Yes, the merger, announced last month of leagues Savannah Celtic FC and the Coastal Georgia Soccer Association into the soccer-traditional and less wordy Savannah United. Okumu came to Savannah about seven years ago to coach for Savannah Celtic and moved over to CGSA a couple of years after that. With local players leaving to play in Atlanta’s Super Y program, he saw a void here and started making phone calls. The goal is developing players for college and, ultimately, U.S. national teams.
“The key is trying to get the kids to play year-round,” he said, “because if you want to compete with the rest of the world, our kids have to start playing year-round.”
Okumu started with two age groups that are deep with talent, and hopes to add girls and more boys teams in coming summers. The teams need sponsors, as some players can’t afford the costs, but Okumu would like them to have this opportunity. Prospective sponsors can email him at CoastalSuperYcoach@gmail.com.
“We have good players,” Okumu said, noting that each region champion qualifies for a national tournament in Bradenton, Fla. “It will take time for us to compete in this tournament. I’m not saying it’s something we can’t do this season. It’ll take hard work. But anything is possible in soccer.”
Global game
Okumu, 35, is living proof of that. Born in Nairobi, Kenya, he not only played soccer year-round, it was “every single day of my life.”
“We didn’t have structured (leagues) like here — by the time you’re 4, everything is structured,” he said. “There, we just had a ball.”
Well, it was spherical — a clump of paper grocery bags tied together with rope and played in the streets by barefoot boys. Okumu eventually did play in an organized league (i.e.
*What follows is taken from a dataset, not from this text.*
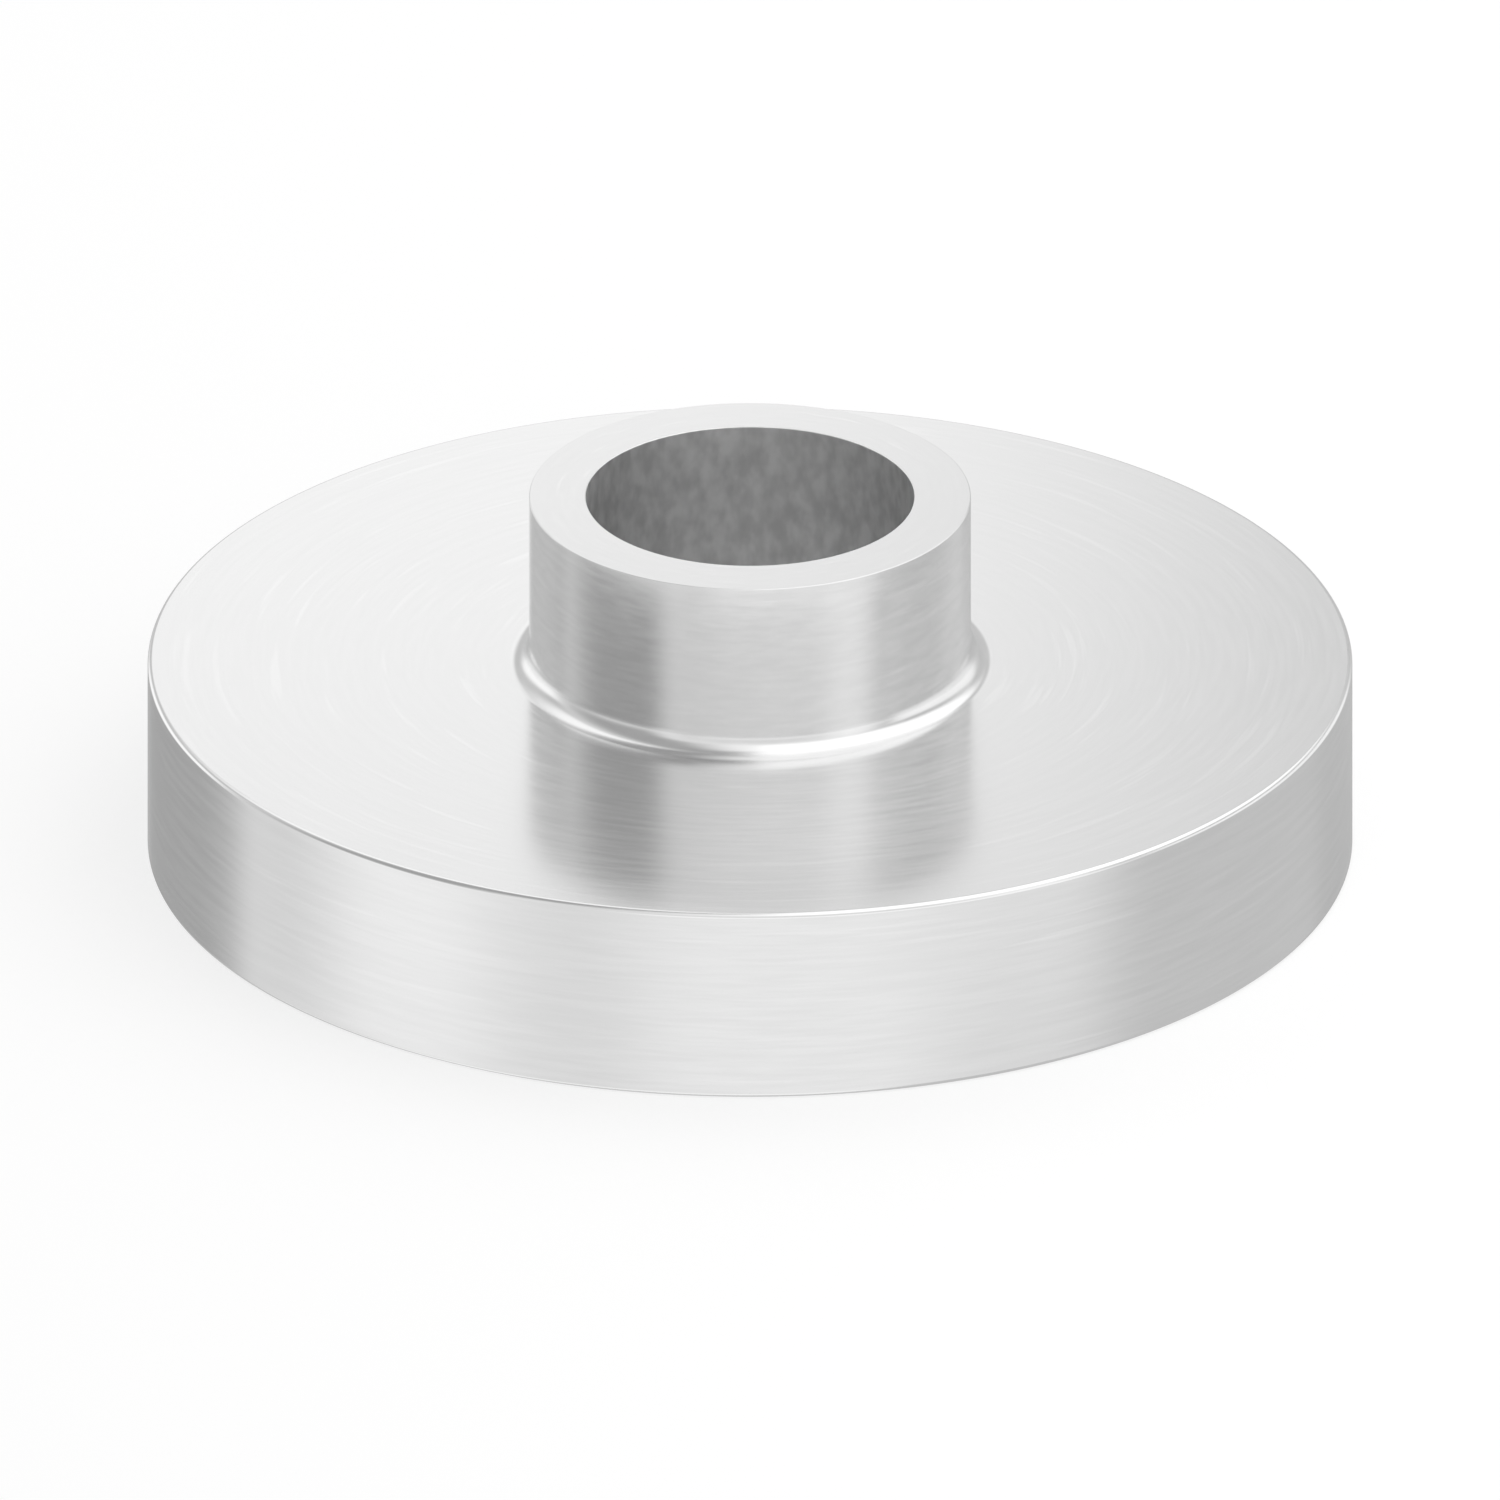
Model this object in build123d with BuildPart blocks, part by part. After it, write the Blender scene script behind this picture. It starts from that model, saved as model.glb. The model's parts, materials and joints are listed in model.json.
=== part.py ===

T-shirts and soccer balls were provided), and then as a freshman for his high school team — no small feat, as the Kenya national team’s captain was a senior on the squad.
Okumu’s talent and desire carried him onto several national age-group teams, and then Kenya’s squad which fell short of qualifying for the Olympics, and then to one of the top club teams in Africa.
Then, when he was 22, he got a call from a men’s soccer coach he didn’t know, from Milligan College, which he never heard of. The NAIA school is in Johnson City, Tenn., and Okumu had no idea of where that was in America.
But he listened. A friend and former teammate was on Milligan’s team and had recommended him to the coach. Within a month of Milligan making a scholarship offer, Okumu was leaving, sight unseen, for Johnson City.
All he carried with him was a backpack with some clothes and soccer gear. He also had no idea about seasonal weather in the Appalachian Mountains of Tennessee.
“The first time I saw snow, I was so excited,” he recalled. “I was running out in the snow. The second day, I was like, forget this. ... It is cold. I don’t do cold weather.”
But could he play soccer, and starred for four years on stellar squads. He earned a degree in computer information systems before deciding that computers weren’t for him.
“I’m not a cubicle guy,” he said.
Instead, he wanted to be outdoors coaching soccer, and earned his certification. He coached high school teams in Johnson City before learning of the coaching job at Savannah Celtic. It doesn’t snow in Savannah, so he was on board, as were his wife, Karen, whom he met in Johnson City, and their children.
Okumu has made a life in soccer, and now he’s helping others for their futures in the sport. It takes commitment and sacrifice, but not at the expense of the joy of playing.
“Basically, my philosophy is kids have to have fun,” Okumu said. “If they don’t have fun, they won’t do it.”